En quatre années, la fournée de parutions étiquetées Blackest Ever Black a régulièrement apporté un supplément d’âme, une aura un peu miraculeuse dans le continuum de l’ère de l’embedded Soundcloud. Au compteur, quelques beaux faits d’armes, justes et marquants, et un roster rempli à craquer de patronymes aux résonances savoureuses. Kiran Sande, tête pensante du label, sait très bien s’entourer, et notamment des hérauts de la reconquête industrielle et de l’expressionnisme penchant tout droit vers l’obscur. On cite rapidement et dans le désordre Regis, Prurient, Pete Swanson ou Tropic Of Cancer… sans pouvoir s’empêcher non plus d’acclamer au passage, la réédition du définitif Flaming Tunes de Gareth Williams & Mary Currie ou le désormais fameux Quarter Turns Over A Living Line de Raime.
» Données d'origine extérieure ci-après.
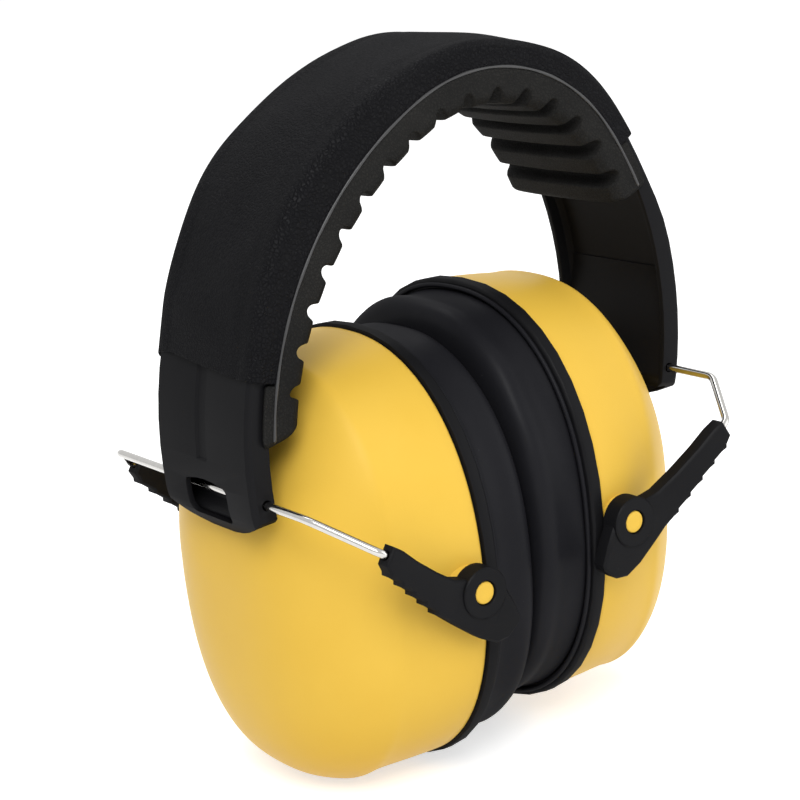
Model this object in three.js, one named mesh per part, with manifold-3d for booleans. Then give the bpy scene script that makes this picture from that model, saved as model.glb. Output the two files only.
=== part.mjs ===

Marc Dall et Alex Ander, les deux fiévreux écossais se cachant derrière Dalhous, s’inscrivent plutôt bien dans cette jolie lignée tracée par BEB. Eux non plus, à vrai dire, ne brille pas par excès d’optimisme. Le corpus extra musical, balancé à longueur d’interviews et lourdement insinué en notes de bas de pages, est un brin chargé : suicide sur campus (Mitchell Heisman, EP siglé du nom d’un étudiant en psychologie laissant derrière lui une singulière suicide note de 1905 pages), santé mentale en carafe, références spécieuses et appuyées à Ronald D. Laing (chantre de la dissidence anti freudienne un peu oublié de l’histoire). Okay, ça fleure franchement le malaise existentiel. Mais l’on peut dire au moins que ce spleen tourbé et parfumé des embruns des Cornouailles nourrit généreusement le nouveau disque de Dalhous.

A l’écoute, on ne peut que penser à cette grande famille gloutonne en tape hiss et friande d’une hypnagogie à tendance un peu baba. La comparaison quoique fort usitée et fatiguée s’impose malgré nous régulièrement aux oreilles, la faute aux mélodies troubles et au ripolinage de nappes au ralenti. Les camarades scottish de Boards Of Canada habitent comme des fantômes, les petites scénettes de Will To Be Well.

Les outils sonores en œuvre, eux, évoquent plein de choses, et surtout la fascination pour la dégradation du support et de l’enregistrement (sampling, resampling, re-resampling jusqu’à la disparition du signal – on songe aux spectres bienfaiteurs de Leyland Kirby et de Robert Turman). Résumé rapide : repli sur soi et musique électronique pré-technologique. Tout est bon pour planter cette mélancolie écossaise dans toute sa splendeur : laidback et confortablement installée sur une stase d’ambient crépusculaire, anxieuse mais pas foncièrement désagréable. Un peu snob, on ne saurait malgré tout retenir un léger sourire en coin lorsque quelques beats disgracieux à légère tendance trip-hop s’abattent soudainement dans les parages. Le bruit comme accident de parcours volontaire, le souffle en artefact systémique, le maximalisme dans l’art de la surcouche, assoient de part en part le déferlement continuel d’ornementations mélodiques un peu timides. On n’est pas foncièrement mécontent du voyage, mais pas très surpris non plus, malgré le fait d’avoir croisé quelques dignes et jolis fantômes au passage.